Now, what if we change it around a bit? Pay me $50 and I might publish your poem. That’s illegal. Pay $50 and be entered into a grand prize of $1000 ala wrath’s story. Most certainly illegal.
As it stands right now, what they’re doing is unethical (at least to me) but not illegal.
Hate to bicker with you, but vanity publishing is a scam as well. The sucker … uh, author … is badly misled about the commercial possibilities of his book. When an author submits his work to a vanity publisher (usually in response to an ad requesting submissions), the publisher immediately responds with a letter praising the author’s work to the skies and assuring him that the work in question deserves to be published via the vanity publishers “subsidy” program. (Legitimate publishers don’t need to advertise for submissions because they’ve already got hundreds or thousands of manuscripts coming to them already without any advertising.) The whole point of vanity publishing is to get the author to sign a contract which requires him to pay several thousand dollars to have his book published.
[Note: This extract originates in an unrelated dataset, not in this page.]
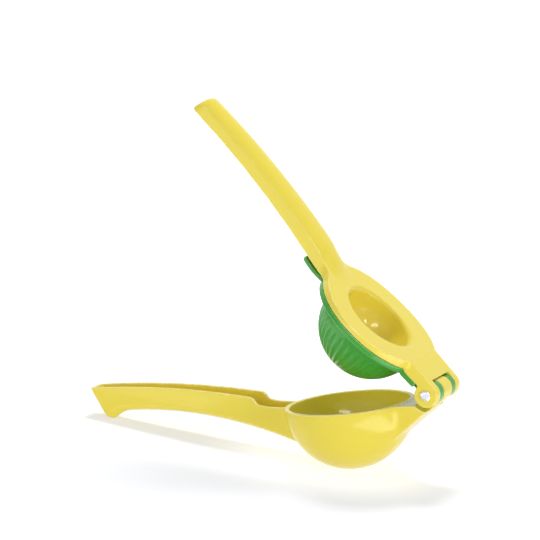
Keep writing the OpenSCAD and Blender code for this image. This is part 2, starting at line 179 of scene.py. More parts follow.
def enamel_group():
    """Sprayed enamel: orange peel, a slow drift of the colour, and a paler colour on the edges that paints their
    highlight along with a thinner coat there.
    """
    tree = bpy.data.node_groups.new("Sprayed enamel", "ShaderNodeTree")
    face = tree.interface
    for name, kind, value in (
        ("Colour", "NodeSocketColor", (0.8, 0.8, 0.8, 1)),
        ("Highlight colour", "NodeSocketColor", (0.9, 0.9, 0.9, 1)),
        ("Drift", "NodeSocketFloat", 0.05), ("Roughness", "NodeSocketFloat", 0.35),
        ("Roughness drift", "NodeSocketFloat", 0.06), ("Edge highlight strength", "NodeSocketFloat", 0.9),
    ):
        socket = face.new_socket(name, in_out="INPUT", socket_type=kind)
        socket.default_value = value
    for name, kind in (
        ("Colour", "NodeSocketColor"), ("Roughness", "NodeSocketFloat"), ("Height", "NodeSocketFloat"),
    ):
        face.new_socket(name, in_out="OUTPUT", socket_type=kind)
    link = tree.links.new
    inside = node(tree, "NodeGroupInput", (-1100, 0))
    outside = node(tree, "NodeGroupOutput", (700, 0))
    where = node(tree, "ShaderNodeTexCoord", (-1100, -300))
    slow = node(tree, "ShaderNodeTexNoise", (-850, 100), Scale=38.0, Detail=2.0)
    peel = node(tree, "ShaderNodeTexNoise", (-850, -200), Scale=620.0, Detail=2.0, Roughness=0.45)
    fine = node(tree, "ShaderNodeTexNoise", (-850, -450), Scale=160.0, Detail=3.0)
    for texture in (slow, peel, fine):
        link(where.outputs["Object"], texture.inputs["Vector"])
    centre = node(tree, "ShaderNodeMath", (-600, 100), operation="SUBTRACT")
    centre.inputs[1].default_value = 0.5
    link(slow.outputs["Fac"], centre.inputs[0])
    gain = node(tree, "ShaderNodeMath", (-400, 100), operation="MULTIPLY_ADD")
    link(centre.outputs[0], gain.inputs[0])
    link(inside.outputs["Drift"], gain.inputs[1])
    gain.inputs[2].default_value = 1.0
    # Painted highlight: where the mask of worn edges and flute ridges is high, the colour turns to the pale
    # highlight colour
    edge = node(tree, "ShaderNodeAttribute", (-850, 350), attribute_name="edge")
    crisp = node(tree, "ShaderNodeMath", (-620, 350), operation="POWER")
    crisp.inputs[1].default_value = 2.5
    highlight_share = node(tree, "ShaderNodeMath", (-400, 350), operation="MULTIPLY", use_clamp=True)
    link(edge.outputs["Fac"], crisp.inputs[0])
    link(crisp.outputs[0], highlight_share.inputs[0])
    link(inside.outputs["Edge highlight strength"], highlight_share.inputs[1])
    coat = node(tree, "ShaderNodeMix", (-150, 300), data_type="RGBA")
    link(highlight_share.outputs[0], coat.inputs[0])
    link(inside.outputs["Colour"], coat.inputs[6])
    link(inside.outputs["Highlight colour"], coat.inputs[7])
    tint = node(tree, "ShaderNodeVectorMath", (150, 200), operation="SCALE")
    link(coat.outputs[2], tint.inputs[0])
    link(gain.outputs[0], tint.inputs["Scale"])
    link(tint.outputs[0], outside.inputs["Colour"])
    rough_centre = node(tree, "ShaderNodeMath", (-600, -450), operation="SUBTRACT")
    rough_centre.inputs[1].default_value = 0.5
    link(fine.outputs["Fac"], rough_centre.inputs[0])
    rough = node(tree, "ShaderNodeMath", (-400, -450), operation="MULTIPLY_ADD")
    link(rough_centre.outputs[0], rough.inputs[0])
    link(inside.outputs["Roughness drift"], rough.inputs[1])
    link(inside.outputs["Roughness"], rough.inputs[2])
    link(rough.outputs[0], outside.inputs["Roughness"])
    link(peel.outputs["Fac"], outside.inputs["Height"])
    return tree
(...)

The “publication” is a farce. The contract may require the publisher to print thousands of copies, but he only has to bind a few dozen to meet the requirements of the contract–so, while several thousand copies may be printed, only a few dozen will actually be bound. The publisher promises to send review copies to reviewers, and he does. But reviewers know all the vanity publishers (and the low quality of their books) and will not bother to review books published by them. Similarly, the publisher promises to advertise the book, and he does. But the ads are “tombstone” ads with 20 or 30 titles listed all in the same ad and no more than a one or two line description of the book, perhaps not even that. Book stores will not stock the book because shelf space costs money, they know who the vanity publishers are, and they know from sad experience that books by vanity publishers simply don’t sell. In short, no serious effort whatsoever is made to market the book and get it into book stores. The author is out six or seven thousand dollars, and he has nothing to show for it except maybe the ten or twenty complimentary copies the publisher sent him.
And why should a vanity publisher make any effort to market the book? He makes his money from the author, not readers. He gets six or seven thousand dollars from the author, spends maybe two or three thousand (if that) producing and “marketing” the book, and pockets the difference. He’ll publish anything an author pays him to publish that won’t get him in legal trouble,so there’s virtually no quality control. The manuscript is given a quick editing to eliminate the more glaring errors in spelling and grammar as well as anything that might get the publisher sued. The contract is worded in such a way as to impose virtually no responsibilities on the publisher. Worst of all, the author may have lost all legal control over the book. He can’t even take his manuscript to a legitimate publisher because the vanity publisher has all rights to the book.
In short, stay away from anyone who wants you to pay to publish your work.
… But at least vanity publishers don’t make you do your OWN printing, supply your own 100% cotton paper, and then ask you to print pages 12 through 37 all over again at the eleventh hour because the margins are a quarter of an inch too narrow!